RMS- and vector-averaged transfer functions are expected to be near identical when coherent power exceeds non-coherent power by 10 dB, independent of the flavor of non-coherent power. Since coherence deals with signal power, you should apply the 10log10 rule that informs us that +10 dB equals a factor x10. Therfore, 10 parts coherent power against 1 part non-coherent power equal 10/11 (Equation 1) or 91% coherence.

When coherence equals 91% or more, notice that both transfer functions in the upper plot are in good agreement. However, once that condition is no longer met, the traces start to differ substantialy. By how much exactly, can be seen in the bottom plot where we see the difference with help of "Quick Compare".

Vector-averaging will always give you an objective measurement, even under hostile circumstances, provided you use enough averages. Under stable conditions (no redecorating the venue with a wrecking ball or moving loudspeakers), it will reveal at one point in space, where your measurement microphone lives, if, and to what degree, the sound system has become compromised due to speaker-to-room and speaker-to-speaker interaction, and is very immune to change unlike RMS-averaging.

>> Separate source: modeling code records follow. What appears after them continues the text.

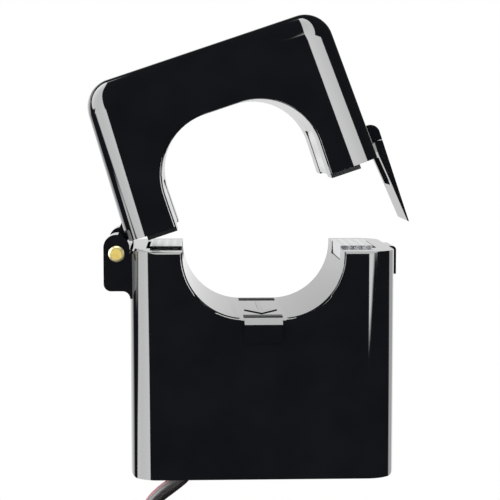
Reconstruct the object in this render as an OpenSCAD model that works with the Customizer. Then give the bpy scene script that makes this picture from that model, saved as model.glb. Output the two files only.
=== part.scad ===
// Split-core current transformer: a box with a hinged upper half and a snap latch.
// It opens to take a cable or busbar into its window, and two leads leave its base.
// Millimetres. X points right, Y points from the front to the back, Z points up.
// The origin is the middle of the window, on the window's axis.

/* [Housing] */
// Width beside the core, from each leg's outer face to the outside
side_room = 4.3; // [3.6:0.1:6.5]
// Depth from front to back
body_d = 40.5; // [38:0.5:50]
// Height of the lower half
lower_h = 51.2; // [50.2:0.2:60]
// Height of the upper half above the parting plane
upper_h = 36.6; // [36.2:0.2:41]
// Wall of the mouldings
wall = 2.1; // [1.9:0.1:2.3]
// Radius of the outer upright edges and of the upper half's top corners
edge_r = 6.4; // [5:0.1:7]
// Radius of the lower half's bottom corners
base_r = 1.5; // [0.5:0.1:1.6]
// Lean of the upper half's sides, in degrees
draft = 2.1; // [0:0.1:2.5]
// Bevel along the lower half's top edges
rim_bevel = 0.5; // [0.2:0.1:0.8]
// Gap left between faces that meet when it shuts
face_gap = 0.1; // [0.05:0.05:0.2]

/* [Window] */
// Width of the window
window_w = 36; // [34:0.5:36.5]
// Height of the window when shut
window_h = 37.2; // [35:0.2:37.4]
// Radius of the window's corners
window_corner_r = 14; // [10:0.1:14.2]
// Distance of the parting plane below the window's middle
split_drop = 3.8; // [2:0.2:4.2]
// Wall of the liner round the upper half of the window
liner_wall = 1.3; // [1:0.1:1.5]
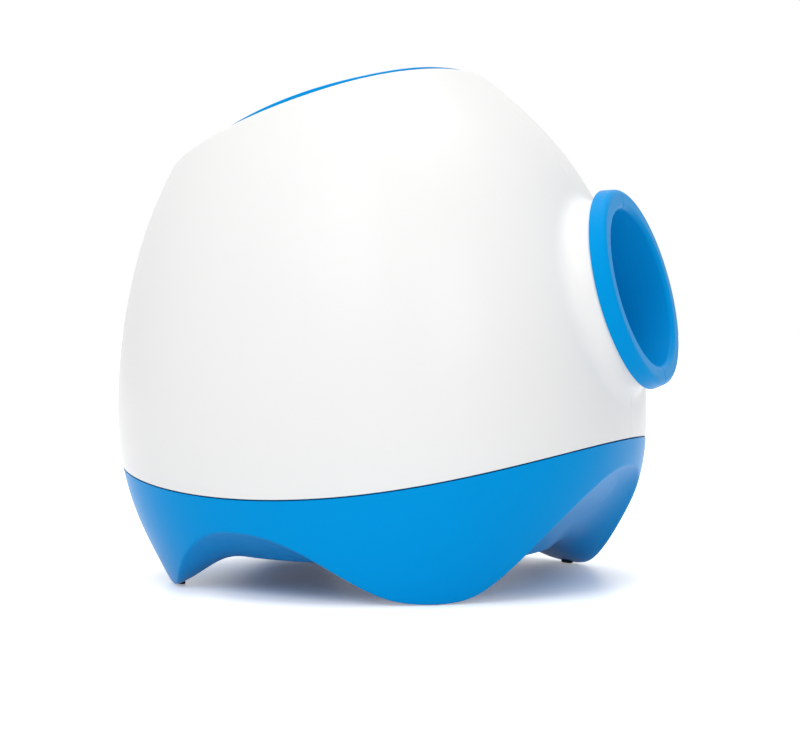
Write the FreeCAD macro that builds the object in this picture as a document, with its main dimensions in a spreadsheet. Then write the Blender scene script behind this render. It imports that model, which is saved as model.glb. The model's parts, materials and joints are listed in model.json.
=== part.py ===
import FreeCAD, Part
import math
import os
import re
import Sketcher

# Automatic dog ball launcher. Millimetres and degrees.
# World frame: +X is the way the ball flies, +Y is the launcher's left, +Z is up, z = 0 is the floor.
# Launch frame: the same axes tilted up by launch_angle, its origin the centre of the mouth's front face.

V = FreeCAD.Vector
FAR = 400.0  # beyond the launcher on every side, for tools that cut right through

# ----------------------------------------------------------------------------------------------------------
# Driving dimensions
# ----------------------------------------------------------------------------------------------------------

# Levels of the egg-shaped body: name, height, front, back, half width
BODY_LEVELS = [
    ("sole", 0.0, 120.0, -125.0, 133.0),
    ("skirt", 32.0, 130.0, -146.0, 137.0),
    ("seam", 62.0, 139.5, -158.0, 139.5),
    ("waist", 102.0, 142.5, -162.0, 142.0),
    ("chest", 152.0, 138.0, -157.5, 137.0),
    ("shoulder", 202.0, 121.0, -145.5, 124.0),
    ("brow", 242.0, 97.5, -127.5, 107.0),
    ("crown", 277.0, 64.0, -109.0, 87.0),
    ("peak", 302.0, 31.5, -101.5, 73.0),
]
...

However, when coherence drops below 50%, non-coherent power dominates over coherent power, any EQ decisions based on RMS-averaged transfer functions should be postponed until one has convinced oneself first of the flavor of non-coherent power. Is it noise (including the audience), late arriving reverberant energy outside the analysis windows or a combination of both? Because, any EQ decisions based on the appearance of low-coherent RMS-averaged transfer functions whose shape is determined by dominating non-coherent power (bottom plot in Figure 6) and not signal, should be made with utmost caution!

Noise can be ruled out by first capturing a line spectrum of the noise floor prior to turning on the excitation signal (generator). Once the noise floor has been captured, you can turn on the generator and capture another line spectrum. If the latter lives 10 dB or more above the former, you should be good. This could still leave local SNR-minima at certain frequencies were the direct sound has been killed due to destructive interaction which is something that vector-averaged transfer functions and coherence reveal.

Evidently this option is no longer available come showtime, and you will have to make a judgement call about the signal-to-audience ratio before considering changing any EQ's, that is, if you're still convinced that audience sounds can "un-equalize" a sound system ;-)

If actual noise has successfully been ruled out for low-coherent RMS-averaged data, the remaining culprit is most likely late arriving detrimental reverberant energy which implies that your facing a negative Direct-to-Reverberant ratio (D/R) which EQ can't fix, because EQ doesn't alter the directional behavior of a loudspeaker or sound system, nor does it add absorption to the venue, nor does it close the distance between audience and sound system. The remaining options speak for themselves.

While first arrivals are always anechoic, indoors, reverberation is destined to catch up and stable (early) first order reflections are likely to add gain (room gain) which greatly affect the listening experience. This kind of useful reverberation is admitted for both RMS- and vector-averaged transfer functions, but in addition, the latter averaging type rejects detrimental reverberation which requires a different remedy.

Conclusion

This article is not meant to be an exercise in better or worse. That being said, RMS-averaged transfer functions are very prone to circumstances and there are many rules-of-engagement for interpreting the data whereas vector-averaged transfer functions are much more resilient. When used together, side by side, both averaging types make for a very complete picture. But even more important, is a proper understanding of coherence, cause it will inform you whether your measuring the sound system or the audience. Regardless, high-coherent data is reliable, actionable data!